I might just be bitter because I don’t care for things that draw attention away from better things (i.e. – ME!), but what is with babies? I mean, I love babies (the fatter the better), but I guess I primarily dislike certain breeds of breeders. Like a pregnant belly, let me expand.

Every office has one, most families do, and you always have a friend who is guilty of this, but since when was getting pregnant a ground-breaking feat of amazement? Women have babies all the time! I mean, in certain medical situations where drastic measures must be taken, I guess it is sort of a miracle. But, if extreme/drastic measures are necessary, adopt. But that’s not this issue here, so don’t get me started on genetic narcissism.

When babies roll out, especially fat ones that look like they could roll, I couldn’t be happier. It truly is astounding, but don’t act like you’re curing cancer or parting the Red Sea when you get knocked up. And please, don’t expect everyone around you to think or act like you did. Also, once your baby is born, don’t call to tell me (what feels like) a 4 hour long story about how your kid rolled over and not even bother to ask how my (kid-less) life is going. Rude!

Also, in terms of conversation, I really don’t wanna hear about yours symptoms, side-effects, or complaints. You chose your choice! A litany of medical junk is not an interesting earful. And, I can’t stress this enough, I never wanna hear a story that starts with, “So, I went to my OB-GYN…”

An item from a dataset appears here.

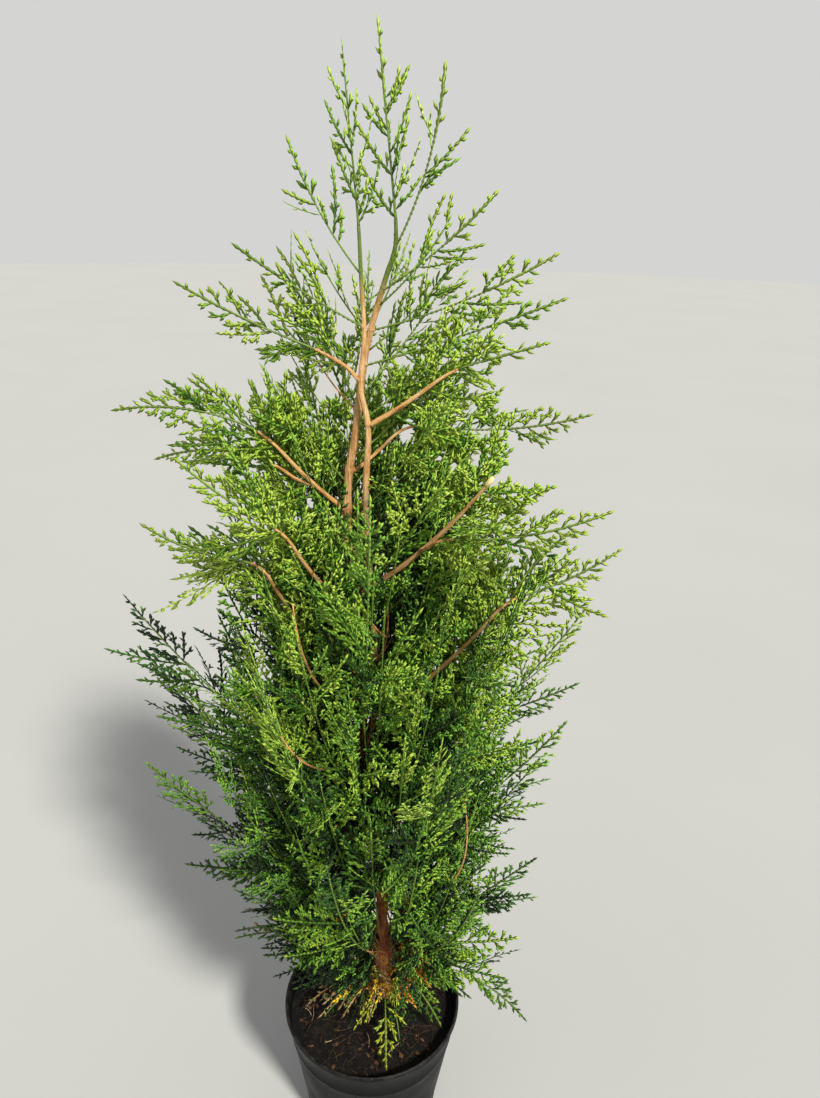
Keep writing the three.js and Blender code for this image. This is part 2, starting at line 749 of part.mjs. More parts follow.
// Every spray's stem is laid out first, so that blades keep clear of all of them
const sprays = [...SPRAYS, ...FILL_SIDES.flatMap(fillingSprays)].map((row, index) => {
  const parent = limbs[row.limb];
  const footShare = row.share ?? shareAtHeight(parent, footHeight(row));
  const tip = vector(row.tip);
  const seat = seatOn(parent, footShare, tip);
  const curve = saggingCurve(seat.point, tip, row.sag);
  const length = curve.getLength();
  const stemShare = Math.max(SHORTEST_STEM_SHARE, 1 - (END_BLADE_SHARE * row.blade) / length);
  const onTip = footShare === 1;
  const footRadius = onTip ? parent.radius(1) : STEM_FOOT_RADIUS;
  const stem = firstPart(curve, stemShare);
  const limb = limbAlong(stem, STEM_STEPS, (at) => lerp(footRadius, STEM_TIP_RADIUS, at));
  return {
    width: BLADE_WIDTH,
    ...row,
    limb,
    footDirection: seat.outward,
    endAxis: lastPart(curve, stemShare - BLADE_SINK / length),
    facing: facingOf(seat.point, tip, row.turn ?? (tip.x < 0 ? FACE_TURN : -FACE_TURN)),
    firstShare: onTip ? FIRST_BLADE_ON_TIP : Math.min(LATEST_FIRST_BLADE, BARE_STEM_FOOT / limb.length),
    firstHand: index % 2,
    random: seededRandom(index + SPRAY_SEED),
  };
});

const limbPoints = [];
const bladePoints = [];
function keepClearOf(limb, owner) {
  limbSamples(limb).forEach((sample) => limbPoints.push({ ...sample, owner }));
}
Object.entries(limbs).forEach(([name, limb]) => keepClearOf(limb, name));
sprays.forEach((spray) => keepClearOf(spray.limb, spray.name));

// End blades come first, then the side blades that have room, full size or smaller
for (const spray of sprays) {
  const { endBlade, sideBlades } = plannedBlades(spray, spray.random);
  spray.sideBlades = sideBlades;
  spray.blades = [endBlade];
  bladeSamples(endBlade).forEach((point) => bladePoints.push({ point, owner: spray.name }));
}
for (const spray of sprays) {
  for (const planned of spray.sideBlades) {
    const sizes = BLADE_SIZES_TRIED.map((size) => sideBladeOfSize(planned, size));
    const fits = (blade) => isClear(outerSamples(blade), spray.name, bladePoints, limbPoints);
    const fitting = sizes.find(fits);
    if (fitting) {
      spray.blades.push(fitting);
      outerSamples(fitting).forEach((point) => bladePoints.push({ point, owner: spray.name }));
    }
  }
}

const upward = new THREE.Vector3(0, 0, 1);
addPiece('pot', potSolid(), 'pot');
addPiece('soil', soilSolid(), 'soil');
addPiece('trunk', limbSolid(limbs.trunk, TRUNK_SIDES, upward), 'bark');
addPiece('second_stem', limbSolid(limbs.second_stem, SECOND_STEM_SIDES, forkSeat.outward), 'bark');
for (const { name } of BOUGHS) {
  addPiece(name, limbSolid(limbs[name], BOUGH_SIDES, boughFeet[name]), 'bark');
}
for (const spray of sprays) {
  let solid = limbSolid(spray.limb, STEM_SIDES, spray.footDirection);
  for (const blade of spray.blades) {
    solid = solid.add(bladeSolid(blade, spray.random));
  }
  addPiece(spray.name, solid, spray.name === GOLDEN_SPRAY ? 'golden' : 'foliage');
}

export default thuja;
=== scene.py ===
# The looks of a potted thuja about 1.27 m tall: two bare orange stems with their boughs, and
# flat, fern-like sprays grown by the same rule as the solids, down to their smallest lobes.
# Blender's units are metres. Tables that repeat the source's sizes are in millimetres.

import json
import math
from functools import partial

import bpy
import numpy as np
from mathutils import Matrix, Vector, noise

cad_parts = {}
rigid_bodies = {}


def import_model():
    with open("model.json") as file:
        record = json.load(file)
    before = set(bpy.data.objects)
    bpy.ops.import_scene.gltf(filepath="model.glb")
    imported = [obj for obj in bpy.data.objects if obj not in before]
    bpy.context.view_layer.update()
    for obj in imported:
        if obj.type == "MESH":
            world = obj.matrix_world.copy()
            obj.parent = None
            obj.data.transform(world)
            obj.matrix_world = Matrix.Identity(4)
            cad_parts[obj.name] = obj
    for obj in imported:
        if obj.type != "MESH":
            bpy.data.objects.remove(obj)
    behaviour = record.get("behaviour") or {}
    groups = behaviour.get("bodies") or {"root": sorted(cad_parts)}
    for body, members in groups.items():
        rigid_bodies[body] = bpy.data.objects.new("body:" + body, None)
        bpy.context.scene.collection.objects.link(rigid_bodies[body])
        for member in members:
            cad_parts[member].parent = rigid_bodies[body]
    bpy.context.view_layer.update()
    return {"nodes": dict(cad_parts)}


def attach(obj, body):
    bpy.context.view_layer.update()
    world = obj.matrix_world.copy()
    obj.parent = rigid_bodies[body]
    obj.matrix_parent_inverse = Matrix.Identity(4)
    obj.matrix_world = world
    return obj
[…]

Why do expectant mothers and babies get showers? My reference material might be really lame (and by lame, I mean really gay), but Carrie Bradshaw put it “If you're single, after graduation there isn't one occasion where people celebrate you. Hallmark doesn't make a 'Congratulations, you didn't marry the wrong guy' card.”

Amen.

*No offense to parents or expectant mothers, but remember single, childless people are people too. The world doesn’t stop because you’re lactating.